AIM: Repeat the records below exactly as they appear.
■ ■ ■
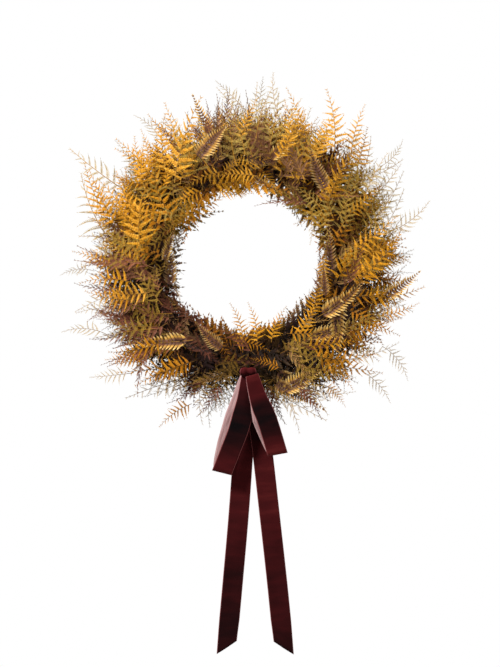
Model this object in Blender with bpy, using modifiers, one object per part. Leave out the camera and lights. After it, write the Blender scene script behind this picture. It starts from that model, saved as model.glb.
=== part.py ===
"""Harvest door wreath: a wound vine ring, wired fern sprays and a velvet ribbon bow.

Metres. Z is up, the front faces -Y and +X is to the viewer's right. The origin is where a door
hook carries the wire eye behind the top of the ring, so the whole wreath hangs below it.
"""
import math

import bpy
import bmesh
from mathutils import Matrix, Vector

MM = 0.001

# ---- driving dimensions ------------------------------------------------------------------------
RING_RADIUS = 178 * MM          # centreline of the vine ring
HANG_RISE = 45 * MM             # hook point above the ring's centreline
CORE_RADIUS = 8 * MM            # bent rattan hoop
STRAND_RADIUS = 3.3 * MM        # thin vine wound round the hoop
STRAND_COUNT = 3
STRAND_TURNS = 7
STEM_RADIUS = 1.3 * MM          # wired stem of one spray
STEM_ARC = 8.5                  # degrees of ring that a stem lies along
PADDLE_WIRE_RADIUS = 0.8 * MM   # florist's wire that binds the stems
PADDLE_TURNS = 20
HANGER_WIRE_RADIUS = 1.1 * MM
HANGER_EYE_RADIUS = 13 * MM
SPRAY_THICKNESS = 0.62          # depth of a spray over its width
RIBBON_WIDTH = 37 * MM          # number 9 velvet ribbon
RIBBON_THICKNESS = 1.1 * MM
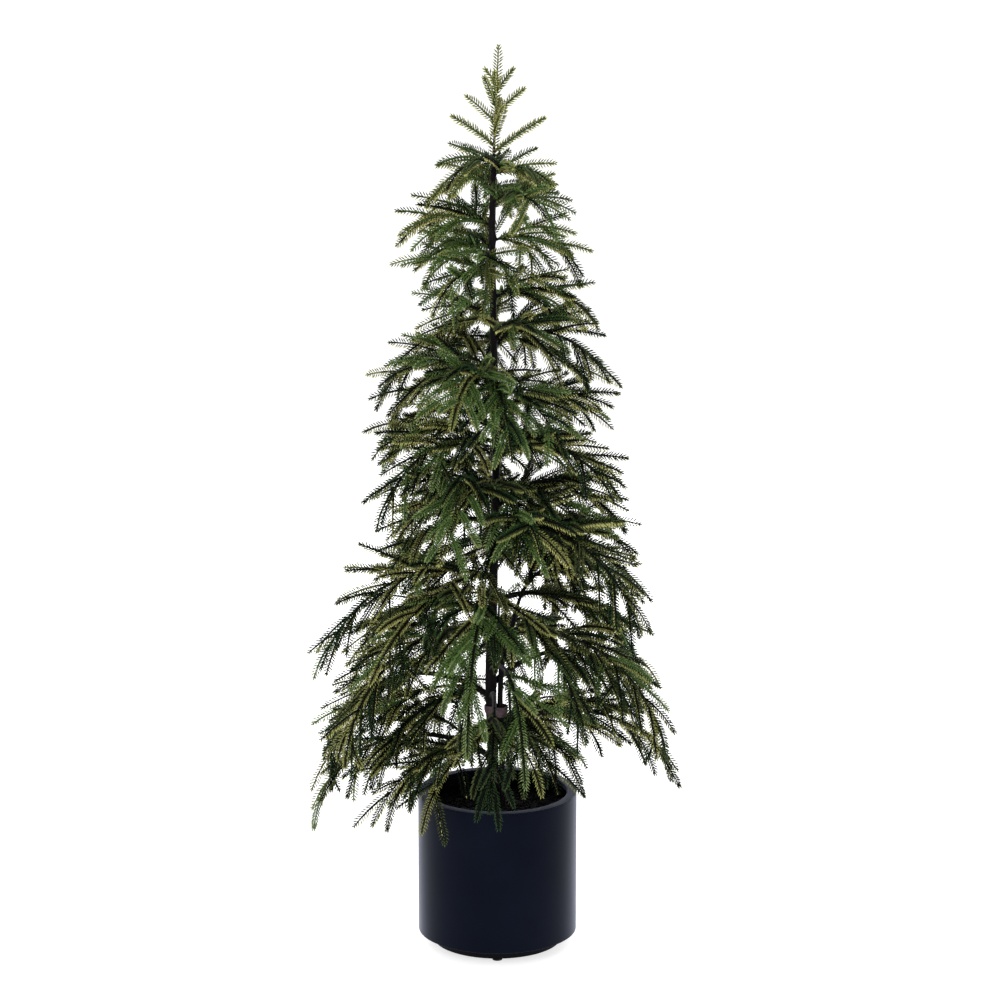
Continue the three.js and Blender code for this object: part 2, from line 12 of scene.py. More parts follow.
■ ■ ■
RESULT:
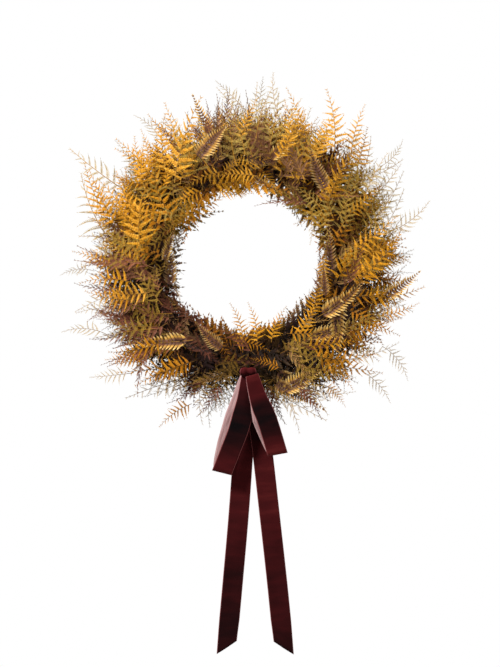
Model this object in Blender with bpy, using modifiers, one object per part. Leave out the camera and lights. After it, write the Blender scene script behind this picture. It starts from that model, saved as model.glb.
=== part.py ===
"""Harvest door wreath: a wound vine ring, wired fern sprays and a velvet ribbon bow.

Metres. Z is up, the front faces -Y and +X is to the viewer's right. The origin is where a door
hook carries the wire eye behind the top of the ring, so the whole wreath hangs below it.
"""
import math

import bpy
import bmesh
from mathutils import Matrix, Vector

MM = 0.001

# ---- driving dimensions ------------------------------------------------------------------------
RING_RADIUS = 178 * MM          # centreline of the vine ring
HANG_RISE = 45 * MM             # hook point above the ring's centreline
CORE_RADIUS = 8 * MM            # bent rattan hoop
STRAND_RADIUS = 3.3 * MM        # thin vine wound round the hoop
STRAND_COUNT = 3
STRAND_TURNS = 7
STEM_RADIUS = 1.3 * MM          # wired stem of one spray
STEM_ARC = 8.5                  # degrees of ring that a stem lies along
PADDLE_WIRE_RADIUS = 0.8 * MM   # florist's wire that binds the stems
PADDLE_TURNS = 20
HANGER_WIRE_RADIUS = 1.1 * MM
HANGER_EYE_RADIUS = 13 * MM
SPRAY_THICKNESS = 0.62          # depth of a spray over its width
RIBBON_WIDTH = 37 * MM          # number 9 velvet ribbon
RIBBON_THICKNESS = 1.1 * MM
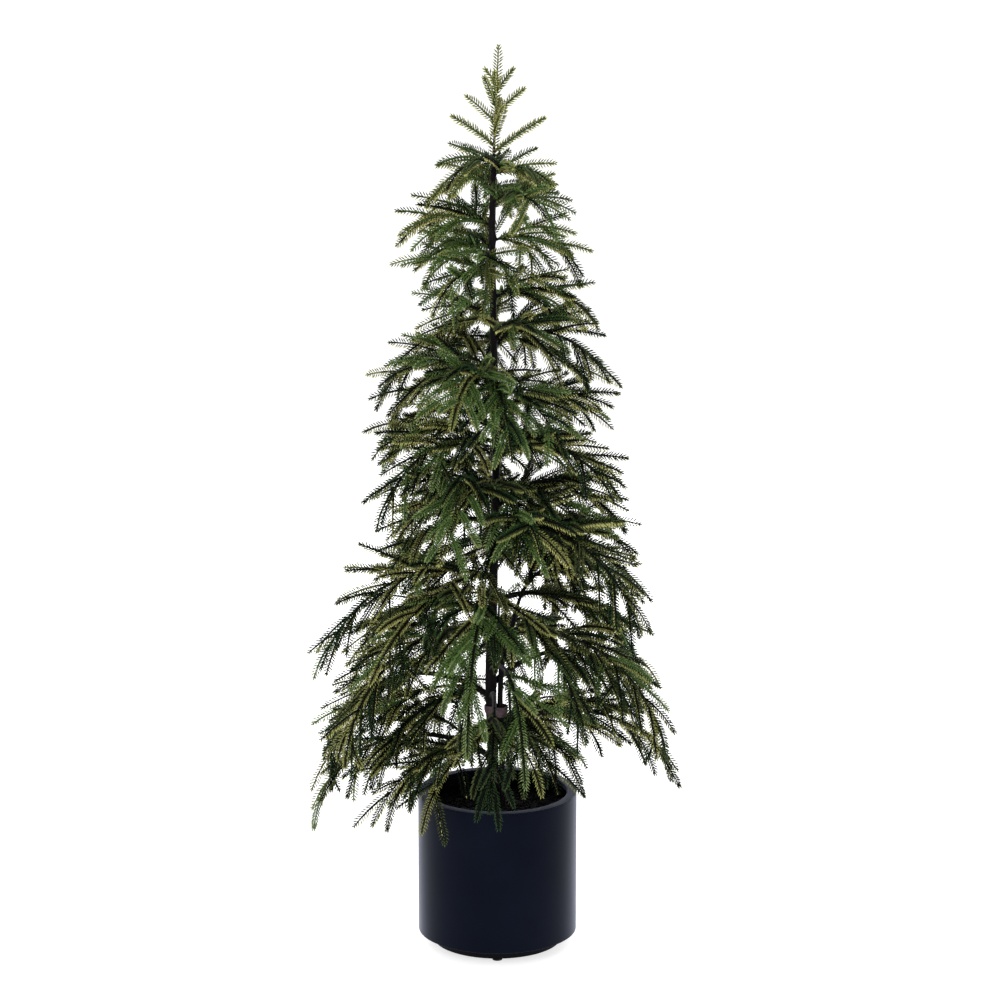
Continue the three.js and Blender code for this object: part 2, from line 12 of scene.py. More parts follow.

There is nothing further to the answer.